:: Data provided ::
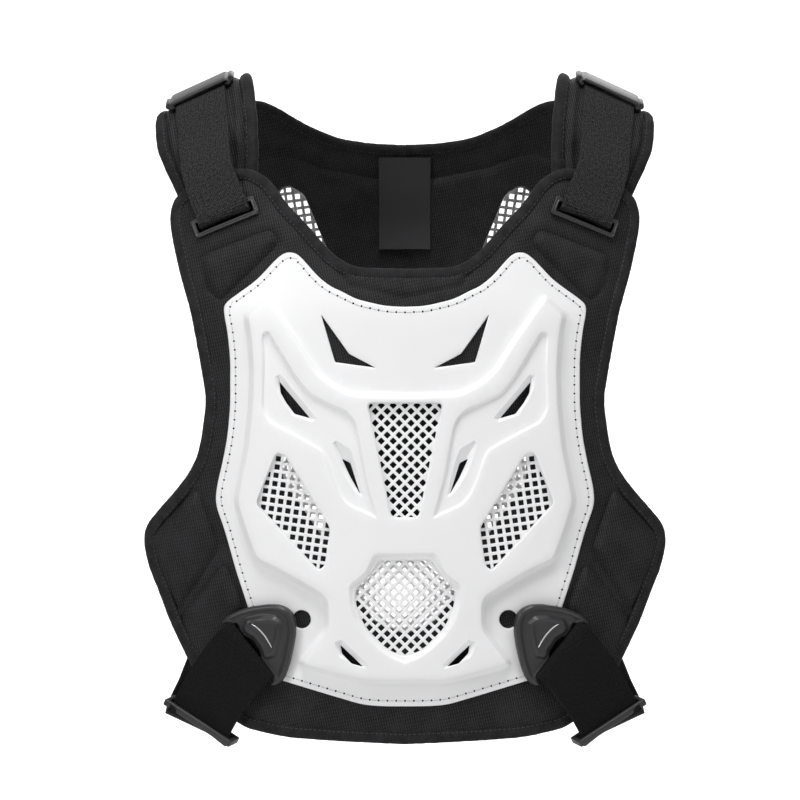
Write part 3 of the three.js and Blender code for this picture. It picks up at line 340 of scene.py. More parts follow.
def satin_ribbon(settings):
    """Polyester satin ribbon: smooth, with a faint sheen and very fine threads across it."""
    made, tree, shader = start_material(
        "satin_ribbon", Roughness=0.42, Specular_IOR_Level=0.4, Sheen_Weight=0.1,
    )
    along = node(tree, "ShaderNodeUVMap", "UV")
    threads = node(tree, "ShaderNodeTexWave", "Fac", {
        "Vector": along, "Scale": BANDS / 0.8, "Distortion": 0.4,
    }, bands_direction="Y")
    tint = node(tree, "ShaderNodeMix", "Result", {
        "Factor": threads, "A": shaded(settings.tag, 0.75), "B": shaded(settings.tag),
    }, data_type="RGBA")
    bump = node(tree, "ShaderNodeBump", "Normal", {
        "Height": threads, "Strength": 0.15, "Distance": 0.08 * MM,
    })
    feed(shader, Base_Color=tint, Normal=bump)
    return made


def matt_background_paper():
    """Matt white background paper with a faint tooth. Its far end glows as under lamps of its own,
    so that it turns pure white behind the vest."""
    made, tree, shader = start_material("matt_background_paper", Roughness=0.95, Specular_IOR_Level=0.1)
    place = node(tree, "ShaderNodeTexCoord", "Object")
    tooth = node(tree, "ShaderNodeTexNoise", "Fac", {"Vector": place, "Scale": 1 / (4 * MM), "Detail": 2.0})
    tint = node(tree, "ShaderNodeMix", "Result", {
        "Factor": tooth, "A": shaded(linear("#F6F6F6")), "B": shaded(linear("#FAFAFA")),
    }, data_type="RGBA")
    depth = node(tree, "ShaderNodeSeparateXYZ", "Y", {"Vector": place})
    glow = node(tree, "ShaderNodeMapRange", "Result", (depth, 1.2, 2.4, 0.05, 0.85))
    shader.inputs["Emission Color"].default_value = (1, 1, 1, 1)
    feed(shader, Base_Color=tint, Emission_Strength=glow)
    return made


def finish_of(name, make, *arguments):
    """A material made once and shared by the pieces of the same finish."""
    return bpy.data.materials.get(name) or make(*arguments)


# Flat drawings

def points(rows):
    """Rows of numbers as an array that can be moved and scaled."""
    return np.array(rows, dtype=float)


def mirror(shape):
    """An outline on the other half of the body, run the same way round."""
    return (shape * (-1, 1))[::-1]


def whole(half):
    """A closed outline from its half, which runs from the top middle to the bottom middle."""
    return np.vstack([half, mirror(half)[1:-1]])


def rounded(shape, radius, closed=True):
    """Rounds each corner with a short curve that starts the radius away from it."""
    out = []
    last = len(shape) - 1
    for i, here in enumerate(shape):
        if not closed and i in (0, last):
            out.append(here)
            continue
        before = shape[i - 1] - here
        after = shape[(i + 1) % len(shape)] - here
        reach_in, reach_out = np.linalg.norm(before), np.linalg.norm(after)
        start = here + before / reach_in * min(radius, 0.45 * reach_in)
        end = here + after / reach_out * min(radius, 0.45 * reach_out)
        for t in np.linspace(0, 1, 6):
            out.append((1 - t) ** 2 * start + 2 * t * (1 - t) * here + t * t * end)
    return np.array(out)


def divided(shape, spacing, closed=True):
    """Adds points along the sides so that none is longer than the spacing."""
    out = []
    ends = np.roll(shape, -1, axis=0) if closed else shape[1:]
    for a, b in zip(shape, ends):
        count = max(1, math.ceil(np.linalg.norm(b - a) / spacing))
        out += [a + (b - a) * k / count for k in range(count)]
    if not closed:
        out.append(shape[-1])
    return np.array(out)


def spaced(shape, spacing):
    """Points and unit ways at equal steps round a closed outline."""
    loop = np.vstack([shape, shape[:1]])
    run = np.concatenate([[0], np.cumsum(np.linalg.norm(np.diff(loop, axis=0), axis=1))])
    count = max(3, round(run[-1] / spacing))
    at = np.arange(count) * run[-1] / count
    spots = np.stack([np.interp(at, run, loop[:, k]) for k in (0, 1)], axis=1)
    ways = np.roll(spots, -1, axis=0) - np.roll(spots, 1, axis=0)
    return spots, ways / np.linalg.norm(ways, axis=1, keepdims=True)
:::
What you have to do:
Reproduce the full listing word for word.

Answer to the exercise:
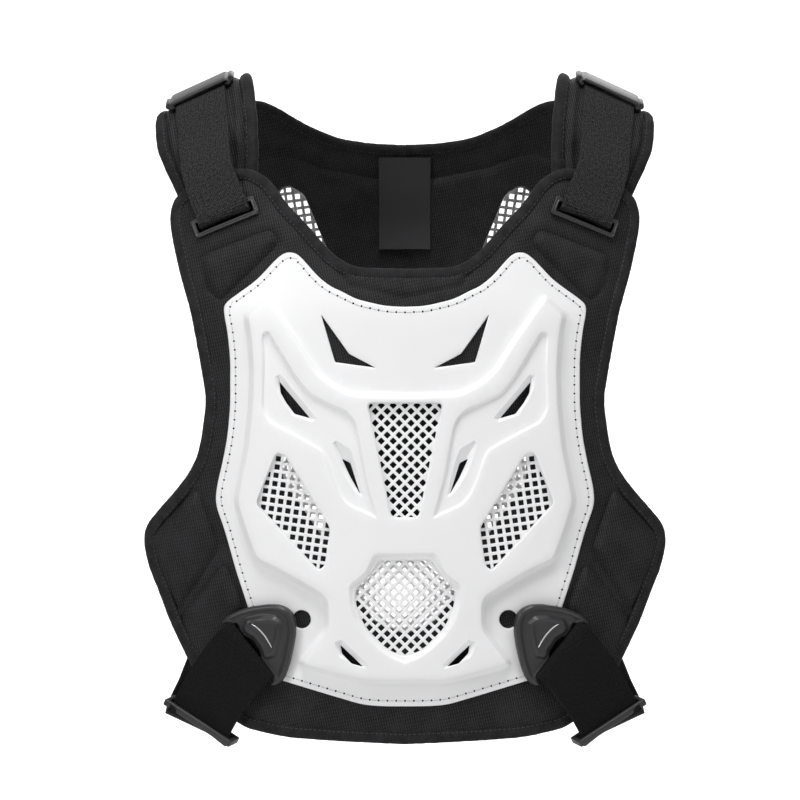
Write part 3 of the three.js and Blender code for this picture. It picks up at line 340 of scene.py. More parts follow.
def satin_ribbon(settings):
    """Polyester satin ribbon: smooth, with a faint sheen and very fine threads across it."""
    made, tree, shader = start_material(
        "satin_ribbon", Roughness=0.42, Specular_IOR_Level=0.4, Sheen_Weight=0.1,
    )
    along = node(tree, "ShaderNodeUVMap", "UV")
    threads = node(tree, "ShaderNodeTexWave", "Fac", {
        "Vector": along, "Scale": BANDS / 0.8, "Distortion": 0.4,
    }, bands_direction="Y")
    tint = node(tree, "ShaderNodeMix", "Result", {
        "Factor": threads, "A": shaded(settings.tag, 0.75), "B": shaded(settings.tag),
    }, data_type="RGBA")
    bump = node(tree, "ShaderNodeBump", "Normal", {
        "Height": threads, "Strength": 0.15, "Distance": 0.08 * MM,
    })
    feed(shader, Base_Color=tint, Normal=bump)
    return made


def matt_background_paper():
    """Matt white background paper with a faint tooth. Its far end glows as under lamps of its own,
    so that it turns pure white behind the vest."""
    made, tree, shader = start_material("matt_background_paper", Roughness=0.95, Specular_IOR_Level=0.1)
    place = node(tree, "ShaderNodeTexCoord", "Object")
    tooth = node(tree, "ShaderNodeTexNoise", "Fac", {"Vector": place, "Scale": 1 / (4 * MM), "Detail": 2.0})
    tint = node(tree, "ShaderNodeMix", "Result", {
        "Factor": tooth, "A": shaded(linear("#F6F6F6")), "B": shaded(linear("#FAFAFA")),
    }, data_type="RGBA")
    depth = node(tree, "ShaderNodeSeparateXYZ", "Y", {"Vector": place})
    glow = node(tree, "ShaderNodeMapRange", "Result", (depth, 1.2, 2.4, 0.05, 0.85))
    shader.inputs["Emission Color"].default_value = (1, 1, 1, 1)
    feed(shader, Base_Color=tint, Emission_Strength=glow)
    return made


def finish_of(name, make, *arguments):
    """A material made once and shared by the pieces of the same finish."""
    return bpy.data.materials.get(name) or make(*arguments)


# Flat drawings

def points(rows):
    """Rows of numbers as an array that can be moved and scaled."""
    return np.array(rows, dtype=float)


def mirror(shape):
    """An outline on the other half of the body, run the same way round."""
    return (shape * (-1, 1))[::-1]


def whole(half):
    """A closed outline from its half, which runs from the top middle to the bottom middle."""
    return np.vstack([half, mirror(half)[1:-1]])


def rounded(shape, radius, closed=True):
    """Rounds each corner with a short curve that starts the radius away from it."""
    out = []
    last = len(shape) - 1
    for i, here in enumerate(shape):
        if not closed and i in (0, last):
            out.append(here)
            continue
        before = shape[i - 1] - here
        after = shape[(i + 1) % len(shape)] - here
        reach_in, reach_out = np.linalg.norm(before), np.linalg.norm(after)
        start = here + before / reach_in * min(radius, 0.45 * reach_in)
        end = here + after / reach_out * min(radius, 0.45 * reach_out)
        for t in np.linspace(0, 1, 6):
            out.append((1 - t) ** 2 * start + 2 * t * (1 - t) * here + t * t * end)
    return np.array(out)


def divided(shape, spacing, closed=True):
    """Adds points along the sides so that none is longer than the spacing."""
    out = []
    ends = np.roll(shape, -1, axis=0) if closed else shape[1:]
    for a, b in zip(shape, ends):
        count = max(1, math.ceil(np.linalg.norm(b - a) / spacing))
        out += [a + (b - a) * k / count for k in range(count)]
    if not closed:
        out.append(shape[-1])
    return np.array(out)


def spaced(shape, spacing):
    """Points and unit ways at equal steps round a closed outline."""
    loop = np.vstack([shape, shape[:1]])
    run = np.concatenate([[0], np.cumsum(np.linalg.norm(np.diff(loop, axis=0), axis=1))])
    count = max(3, round(run[-1] / spacing))
    at = np.arange(count) * run[-1] / count
    spots = np.stack([np.interp(at, run, loop[:, k]) for k in (0, 1)], axis=1)
    ways = np.roll(spots, -1, axis=0) - np.roll(spots, 1, axis=0)
    return spots, ways / np.linalg.norm(ways, axis=1, keepdims=True)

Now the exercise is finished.